◆ **SET TASK**: Identify, in the records below, every line where the string "that" appears, and copy each such line.
[begin DATA SUPPLIED]
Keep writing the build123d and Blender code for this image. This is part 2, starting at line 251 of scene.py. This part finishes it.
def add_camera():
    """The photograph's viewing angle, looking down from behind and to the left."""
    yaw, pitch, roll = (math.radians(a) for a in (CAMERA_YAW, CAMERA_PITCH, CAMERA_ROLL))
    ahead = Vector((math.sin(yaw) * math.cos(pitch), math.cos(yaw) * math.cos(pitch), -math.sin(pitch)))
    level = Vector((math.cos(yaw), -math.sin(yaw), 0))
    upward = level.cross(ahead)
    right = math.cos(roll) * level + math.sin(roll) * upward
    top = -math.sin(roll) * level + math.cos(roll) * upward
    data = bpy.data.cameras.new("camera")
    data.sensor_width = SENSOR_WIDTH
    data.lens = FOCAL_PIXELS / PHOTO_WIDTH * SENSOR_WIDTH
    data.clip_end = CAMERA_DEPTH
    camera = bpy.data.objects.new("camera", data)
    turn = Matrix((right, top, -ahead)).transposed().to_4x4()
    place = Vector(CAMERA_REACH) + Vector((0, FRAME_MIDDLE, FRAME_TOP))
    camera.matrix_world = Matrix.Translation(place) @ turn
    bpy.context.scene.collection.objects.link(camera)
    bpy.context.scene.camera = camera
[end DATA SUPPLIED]
[begin DATA SUPPLIED]
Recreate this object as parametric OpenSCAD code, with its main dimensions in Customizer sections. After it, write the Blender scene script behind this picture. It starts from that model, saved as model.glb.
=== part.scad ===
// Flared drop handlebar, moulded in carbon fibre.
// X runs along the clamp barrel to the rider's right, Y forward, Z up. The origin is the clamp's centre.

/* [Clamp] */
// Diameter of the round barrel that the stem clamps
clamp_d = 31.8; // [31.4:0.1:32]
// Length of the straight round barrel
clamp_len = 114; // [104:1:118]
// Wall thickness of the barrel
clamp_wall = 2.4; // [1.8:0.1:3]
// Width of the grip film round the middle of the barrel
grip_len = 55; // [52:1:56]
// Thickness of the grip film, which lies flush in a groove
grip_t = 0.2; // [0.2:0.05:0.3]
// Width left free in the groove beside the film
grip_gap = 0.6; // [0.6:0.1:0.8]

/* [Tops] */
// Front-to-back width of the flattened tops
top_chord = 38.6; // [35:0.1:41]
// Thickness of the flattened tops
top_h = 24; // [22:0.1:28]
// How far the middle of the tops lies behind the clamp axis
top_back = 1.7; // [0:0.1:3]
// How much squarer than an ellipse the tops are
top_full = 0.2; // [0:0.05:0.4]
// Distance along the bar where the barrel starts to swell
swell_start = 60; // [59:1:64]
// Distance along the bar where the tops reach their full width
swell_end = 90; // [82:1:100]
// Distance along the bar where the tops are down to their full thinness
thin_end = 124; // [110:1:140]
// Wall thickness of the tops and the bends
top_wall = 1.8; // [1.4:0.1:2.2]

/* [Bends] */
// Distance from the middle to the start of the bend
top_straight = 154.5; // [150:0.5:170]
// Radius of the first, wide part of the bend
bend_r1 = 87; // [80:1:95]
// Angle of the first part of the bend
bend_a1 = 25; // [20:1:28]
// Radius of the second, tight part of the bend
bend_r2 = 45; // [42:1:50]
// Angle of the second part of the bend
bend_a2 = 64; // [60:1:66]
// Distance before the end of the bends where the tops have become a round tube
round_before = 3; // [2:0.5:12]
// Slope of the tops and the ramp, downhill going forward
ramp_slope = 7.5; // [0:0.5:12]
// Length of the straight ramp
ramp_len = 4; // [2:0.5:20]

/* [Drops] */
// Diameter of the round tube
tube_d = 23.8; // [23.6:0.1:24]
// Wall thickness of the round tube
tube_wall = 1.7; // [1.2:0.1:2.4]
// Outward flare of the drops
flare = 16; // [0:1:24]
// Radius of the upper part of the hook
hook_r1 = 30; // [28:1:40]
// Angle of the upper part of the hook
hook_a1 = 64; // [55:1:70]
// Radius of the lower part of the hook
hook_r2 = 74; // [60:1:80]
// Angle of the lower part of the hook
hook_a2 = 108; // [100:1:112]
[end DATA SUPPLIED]
[begin DATA SUPPLIED]
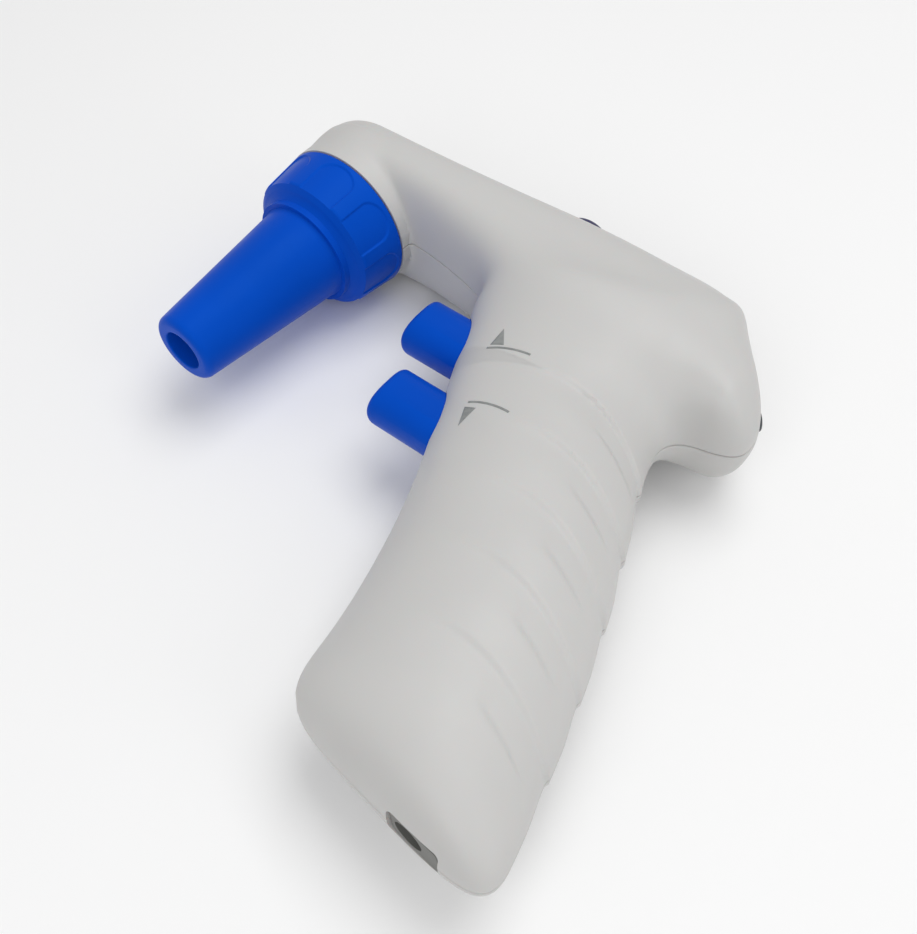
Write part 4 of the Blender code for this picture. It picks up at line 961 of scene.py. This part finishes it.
[end DATA SUPPLIED]
◆ **FINISHED EXERCISE**:
Recreate this object as parametric OpenSCAD code, with its main dimensions in Customizer sections. After it, write the Blender scene script behind this picture. It starts from that model, saved as model.glb.
// Diameter of the round barrel that the stem clamps